- _Short exercise_
Gather the lines below that include the string "attach", copying each in full.

- _Dataset extract_
= = = = =
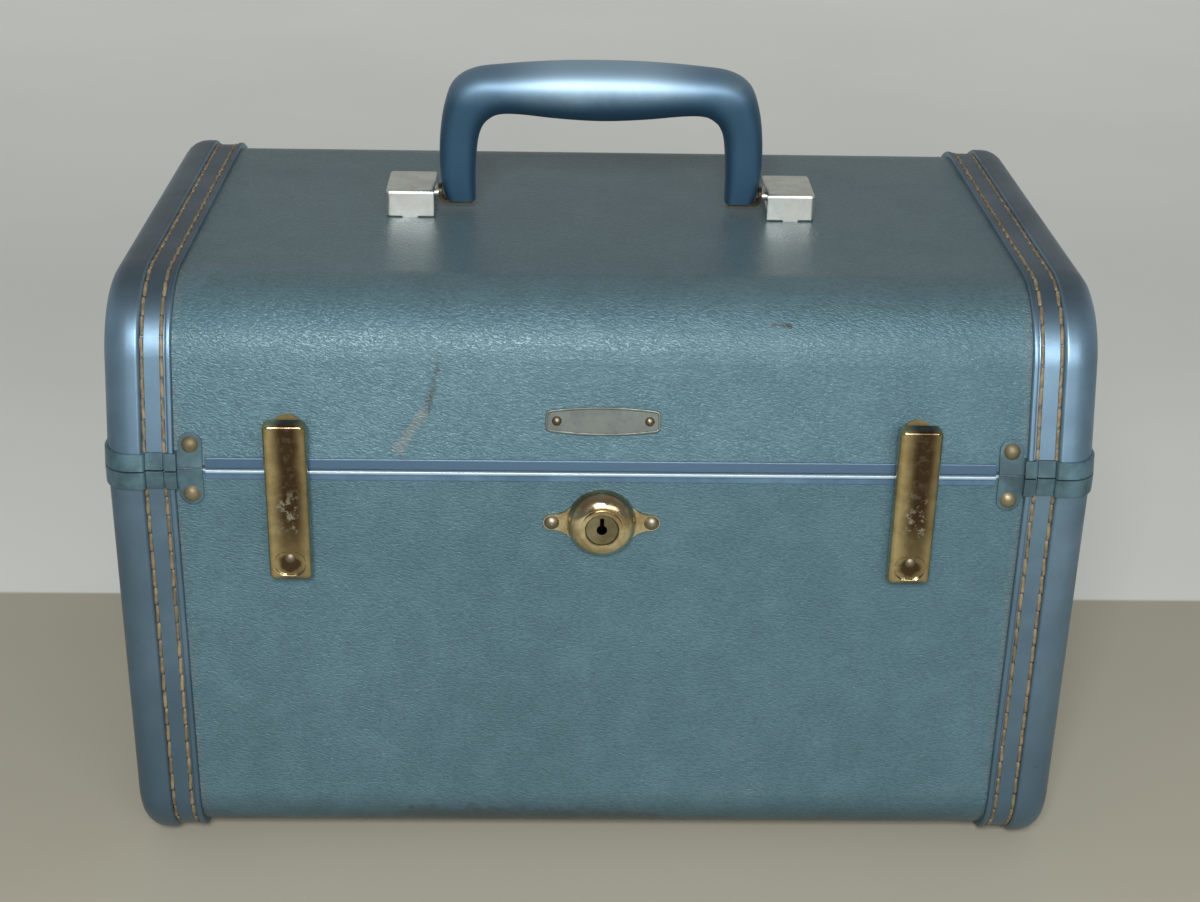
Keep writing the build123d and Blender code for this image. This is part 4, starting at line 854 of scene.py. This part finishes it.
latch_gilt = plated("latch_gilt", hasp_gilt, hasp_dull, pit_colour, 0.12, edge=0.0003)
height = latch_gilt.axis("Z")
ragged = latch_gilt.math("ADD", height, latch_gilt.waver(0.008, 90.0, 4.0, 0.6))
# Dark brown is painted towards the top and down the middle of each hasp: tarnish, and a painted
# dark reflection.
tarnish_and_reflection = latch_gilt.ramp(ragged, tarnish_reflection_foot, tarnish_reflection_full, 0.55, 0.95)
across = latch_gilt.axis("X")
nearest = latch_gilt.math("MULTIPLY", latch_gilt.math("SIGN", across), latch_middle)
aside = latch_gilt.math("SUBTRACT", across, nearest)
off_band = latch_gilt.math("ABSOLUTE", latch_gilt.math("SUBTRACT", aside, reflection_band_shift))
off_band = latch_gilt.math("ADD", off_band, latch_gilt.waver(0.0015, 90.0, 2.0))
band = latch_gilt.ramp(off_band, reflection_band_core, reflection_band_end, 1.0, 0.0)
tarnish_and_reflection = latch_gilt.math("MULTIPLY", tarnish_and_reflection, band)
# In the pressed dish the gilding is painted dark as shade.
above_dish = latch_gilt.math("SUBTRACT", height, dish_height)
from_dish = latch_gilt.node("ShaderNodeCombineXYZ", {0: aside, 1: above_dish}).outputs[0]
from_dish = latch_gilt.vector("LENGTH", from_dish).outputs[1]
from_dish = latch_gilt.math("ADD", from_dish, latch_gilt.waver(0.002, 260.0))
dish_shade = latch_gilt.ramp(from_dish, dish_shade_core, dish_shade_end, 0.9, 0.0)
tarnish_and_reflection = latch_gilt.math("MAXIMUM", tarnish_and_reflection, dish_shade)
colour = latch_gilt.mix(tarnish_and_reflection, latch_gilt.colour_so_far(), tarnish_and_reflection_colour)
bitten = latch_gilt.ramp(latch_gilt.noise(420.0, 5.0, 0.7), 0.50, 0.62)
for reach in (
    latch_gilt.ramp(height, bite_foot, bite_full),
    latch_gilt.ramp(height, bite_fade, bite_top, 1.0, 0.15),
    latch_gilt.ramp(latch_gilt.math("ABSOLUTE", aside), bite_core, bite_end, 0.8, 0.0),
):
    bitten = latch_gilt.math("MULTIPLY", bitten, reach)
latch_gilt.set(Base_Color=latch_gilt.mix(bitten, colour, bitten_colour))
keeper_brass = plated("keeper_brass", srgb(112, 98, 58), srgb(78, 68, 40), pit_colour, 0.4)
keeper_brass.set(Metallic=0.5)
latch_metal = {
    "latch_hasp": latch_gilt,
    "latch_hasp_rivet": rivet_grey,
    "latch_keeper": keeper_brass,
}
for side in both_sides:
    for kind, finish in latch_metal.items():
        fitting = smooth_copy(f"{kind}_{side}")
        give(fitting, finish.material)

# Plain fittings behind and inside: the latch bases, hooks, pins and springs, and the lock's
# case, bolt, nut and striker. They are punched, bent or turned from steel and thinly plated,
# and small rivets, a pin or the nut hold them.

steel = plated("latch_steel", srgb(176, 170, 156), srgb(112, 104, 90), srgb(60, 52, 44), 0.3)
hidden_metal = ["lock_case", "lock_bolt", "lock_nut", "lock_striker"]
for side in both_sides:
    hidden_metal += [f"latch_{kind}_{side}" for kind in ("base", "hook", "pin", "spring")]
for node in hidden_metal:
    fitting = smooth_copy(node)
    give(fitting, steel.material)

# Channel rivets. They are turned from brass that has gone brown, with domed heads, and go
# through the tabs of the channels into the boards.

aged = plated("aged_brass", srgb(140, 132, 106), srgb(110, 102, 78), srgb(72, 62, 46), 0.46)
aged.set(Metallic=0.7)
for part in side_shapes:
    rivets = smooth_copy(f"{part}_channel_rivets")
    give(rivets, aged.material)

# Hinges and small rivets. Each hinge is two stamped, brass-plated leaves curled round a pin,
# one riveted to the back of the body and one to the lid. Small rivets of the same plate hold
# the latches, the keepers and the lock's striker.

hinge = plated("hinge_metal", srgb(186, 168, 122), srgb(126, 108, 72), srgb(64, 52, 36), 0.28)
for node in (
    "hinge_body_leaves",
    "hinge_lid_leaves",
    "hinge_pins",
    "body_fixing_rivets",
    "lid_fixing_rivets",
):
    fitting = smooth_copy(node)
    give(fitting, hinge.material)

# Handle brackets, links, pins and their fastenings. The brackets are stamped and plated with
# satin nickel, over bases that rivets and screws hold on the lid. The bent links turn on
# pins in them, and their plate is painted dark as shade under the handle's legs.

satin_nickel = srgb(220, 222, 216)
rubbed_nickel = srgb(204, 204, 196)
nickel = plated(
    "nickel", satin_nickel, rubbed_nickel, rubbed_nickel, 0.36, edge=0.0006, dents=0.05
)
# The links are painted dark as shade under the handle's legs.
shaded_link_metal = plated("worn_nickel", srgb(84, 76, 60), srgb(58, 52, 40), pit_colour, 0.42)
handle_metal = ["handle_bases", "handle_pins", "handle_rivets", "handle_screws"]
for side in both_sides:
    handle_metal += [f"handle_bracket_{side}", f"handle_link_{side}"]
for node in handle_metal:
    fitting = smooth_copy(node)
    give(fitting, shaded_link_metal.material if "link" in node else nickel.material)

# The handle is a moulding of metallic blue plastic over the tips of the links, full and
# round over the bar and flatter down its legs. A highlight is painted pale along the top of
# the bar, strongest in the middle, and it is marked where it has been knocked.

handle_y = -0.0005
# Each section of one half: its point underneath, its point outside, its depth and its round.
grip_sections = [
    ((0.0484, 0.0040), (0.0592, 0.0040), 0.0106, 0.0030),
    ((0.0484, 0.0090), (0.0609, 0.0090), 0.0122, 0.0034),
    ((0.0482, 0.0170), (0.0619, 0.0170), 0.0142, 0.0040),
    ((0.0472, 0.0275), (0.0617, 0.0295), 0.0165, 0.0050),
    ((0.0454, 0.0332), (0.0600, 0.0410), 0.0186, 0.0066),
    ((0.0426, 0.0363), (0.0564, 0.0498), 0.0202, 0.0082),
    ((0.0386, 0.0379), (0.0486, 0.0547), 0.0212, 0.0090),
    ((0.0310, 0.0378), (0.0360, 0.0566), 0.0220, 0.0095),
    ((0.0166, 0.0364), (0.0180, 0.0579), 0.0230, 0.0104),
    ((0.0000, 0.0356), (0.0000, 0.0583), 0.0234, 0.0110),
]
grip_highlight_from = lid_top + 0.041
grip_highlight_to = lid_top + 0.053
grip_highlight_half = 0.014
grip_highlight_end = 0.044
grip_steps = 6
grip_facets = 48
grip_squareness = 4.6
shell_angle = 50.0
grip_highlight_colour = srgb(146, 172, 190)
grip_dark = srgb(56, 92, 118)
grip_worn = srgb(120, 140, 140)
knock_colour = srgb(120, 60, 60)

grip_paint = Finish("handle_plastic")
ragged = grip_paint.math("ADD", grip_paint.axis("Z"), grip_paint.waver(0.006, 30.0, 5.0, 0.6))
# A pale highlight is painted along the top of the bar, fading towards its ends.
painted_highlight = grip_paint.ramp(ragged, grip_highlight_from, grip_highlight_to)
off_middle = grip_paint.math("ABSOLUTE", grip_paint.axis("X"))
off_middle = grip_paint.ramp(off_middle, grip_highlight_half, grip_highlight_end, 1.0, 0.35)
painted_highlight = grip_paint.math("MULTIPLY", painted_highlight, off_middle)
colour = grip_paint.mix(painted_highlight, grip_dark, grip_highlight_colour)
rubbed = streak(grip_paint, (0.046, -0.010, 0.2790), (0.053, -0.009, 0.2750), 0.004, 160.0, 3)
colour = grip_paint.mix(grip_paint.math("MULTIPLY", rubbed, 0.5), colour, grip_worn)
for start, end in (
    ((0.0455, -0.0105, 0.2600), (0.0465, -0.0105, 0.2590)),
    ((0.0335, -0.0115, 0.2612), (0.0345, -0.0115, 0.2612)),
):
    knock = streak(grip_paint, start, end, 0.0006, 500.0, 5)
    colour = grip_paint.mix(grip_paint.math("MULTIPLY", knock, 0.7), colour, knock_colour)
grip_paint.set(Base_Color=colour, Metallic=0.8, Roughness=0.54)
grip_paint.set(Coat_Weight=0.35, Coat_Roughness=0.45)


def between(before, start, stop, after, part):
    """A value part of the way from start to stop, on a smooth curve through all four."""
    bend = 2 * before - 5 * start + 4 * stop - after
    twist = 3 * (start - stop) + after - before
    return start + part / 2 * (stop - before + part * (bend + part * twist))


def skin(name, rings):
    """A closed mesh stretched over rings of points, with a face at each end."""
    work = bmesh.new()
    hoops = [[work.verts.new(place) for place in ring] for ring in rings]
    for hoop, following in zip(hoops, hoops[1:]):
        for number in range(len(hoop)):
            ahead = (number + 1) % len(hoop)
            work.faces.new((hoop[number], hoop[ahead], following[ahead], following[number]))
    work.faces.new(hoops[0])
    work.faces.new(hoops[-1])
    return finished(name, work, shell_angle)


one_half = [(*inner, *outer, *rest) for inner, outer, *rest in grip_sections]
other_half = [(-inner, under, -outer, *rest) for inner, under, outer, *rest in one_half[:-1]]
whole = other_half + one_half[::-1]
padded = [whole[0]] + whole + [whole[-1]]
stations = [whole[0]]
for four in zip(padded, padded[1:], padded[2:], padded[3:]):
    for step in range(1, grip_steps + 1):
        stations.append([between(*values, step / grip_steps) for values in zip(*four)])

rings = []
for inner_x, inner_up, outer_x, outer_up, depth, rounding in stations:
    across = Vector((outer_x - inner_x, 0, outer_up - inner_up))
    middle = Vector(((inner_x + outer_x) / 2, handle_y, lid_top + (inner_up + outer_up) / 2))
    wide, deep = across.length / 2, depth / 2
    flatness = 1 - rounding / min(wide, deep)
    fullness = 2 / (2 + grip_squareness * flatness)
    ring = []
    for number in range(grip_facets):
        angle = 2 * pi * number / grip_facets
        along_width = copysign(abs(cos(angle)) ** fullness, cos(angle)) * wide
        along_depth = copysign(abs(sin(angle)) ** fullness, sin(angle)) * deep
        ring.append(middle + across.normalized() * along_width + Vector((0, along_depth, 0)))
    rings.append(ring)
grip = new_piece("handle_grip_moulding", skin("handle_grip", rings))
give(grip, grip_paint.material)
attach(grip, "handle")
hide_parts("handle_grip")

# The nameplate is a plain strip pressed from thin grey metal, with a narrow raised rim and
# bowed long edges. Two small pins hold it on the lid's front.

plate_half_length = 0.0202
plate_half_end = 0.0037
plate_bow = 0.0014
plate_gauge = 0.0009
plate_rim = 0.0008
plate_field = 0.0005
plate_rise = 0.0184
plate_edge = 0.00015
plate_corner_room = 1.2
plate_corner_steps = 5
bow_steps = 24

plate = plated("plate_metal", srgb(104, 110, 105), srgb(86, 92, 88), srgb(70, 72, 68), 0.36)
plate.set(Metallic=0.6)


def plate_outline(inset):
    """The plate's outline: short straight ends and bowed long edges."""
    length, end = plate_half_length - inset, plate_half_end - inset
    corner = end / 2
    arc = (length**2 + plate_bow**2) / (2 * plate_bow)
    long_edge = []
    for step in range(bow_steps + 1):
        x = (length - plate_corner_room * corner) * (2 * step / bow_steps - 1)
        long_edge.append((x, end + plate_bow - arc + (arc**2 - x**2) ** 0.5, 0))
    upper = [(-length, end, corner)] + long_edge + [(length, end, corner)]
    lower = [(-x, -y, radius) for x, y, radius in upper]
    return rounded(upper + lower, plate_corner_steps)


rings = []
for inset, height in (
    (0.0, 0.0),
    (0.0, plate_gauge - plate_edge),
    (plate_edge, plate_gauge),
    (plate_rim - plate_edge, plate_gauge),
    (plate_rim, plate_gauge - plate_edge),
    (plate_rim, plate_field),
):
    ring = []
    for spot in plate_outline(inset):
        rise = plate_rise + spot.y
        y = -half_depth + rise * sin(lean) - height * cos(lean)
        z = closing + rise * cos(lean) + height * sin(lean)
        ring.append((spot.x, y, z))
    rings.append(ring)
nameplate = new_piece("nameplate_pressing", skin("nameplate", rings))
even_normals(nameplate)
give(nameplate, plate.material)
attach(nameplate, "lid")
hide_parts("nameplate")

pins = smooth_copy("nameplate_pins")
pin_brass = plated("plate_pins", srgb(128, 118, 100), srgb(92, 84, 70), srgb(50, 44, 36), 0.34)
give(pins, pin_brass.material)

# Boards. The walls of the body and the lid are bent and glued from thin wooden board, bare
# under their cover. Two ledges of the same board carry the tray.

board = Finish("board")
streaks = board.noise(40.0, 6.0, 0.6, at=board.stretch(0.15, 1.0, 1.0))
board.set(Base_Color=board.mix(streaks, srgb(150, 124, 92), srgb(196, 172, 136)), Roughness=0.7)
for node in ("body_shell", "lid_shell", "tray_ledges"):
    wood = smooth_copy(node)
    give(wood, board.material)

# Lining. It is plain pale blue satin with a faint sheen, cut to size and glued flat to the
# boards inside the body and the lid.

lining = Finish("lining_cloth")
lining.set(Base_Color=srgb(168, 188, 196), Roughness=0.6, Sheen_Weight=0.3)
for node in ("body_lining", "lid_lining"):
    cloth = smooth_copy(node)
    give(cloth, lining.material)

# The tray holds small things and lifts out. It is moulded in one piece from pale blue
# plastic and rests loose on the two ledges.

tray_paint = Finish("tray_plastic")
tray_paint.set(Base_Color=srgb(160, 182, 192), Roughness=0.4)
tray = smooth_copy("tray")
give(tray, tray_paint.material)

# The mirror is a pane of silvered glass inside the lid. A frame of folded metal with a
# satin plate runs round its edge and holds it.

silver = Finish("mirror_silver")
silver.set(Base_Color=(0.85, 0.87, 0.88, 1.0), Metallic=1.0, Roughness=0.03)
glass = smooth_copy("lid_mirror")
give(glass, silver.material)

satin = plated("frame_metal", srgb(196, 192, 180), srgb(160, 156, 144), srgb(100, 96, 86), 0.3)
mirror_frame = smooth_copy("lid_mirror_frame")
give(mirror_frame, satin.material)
= = = = =
- _Task answer_
attach(grip, "handle")
attach(nameplate, "lid")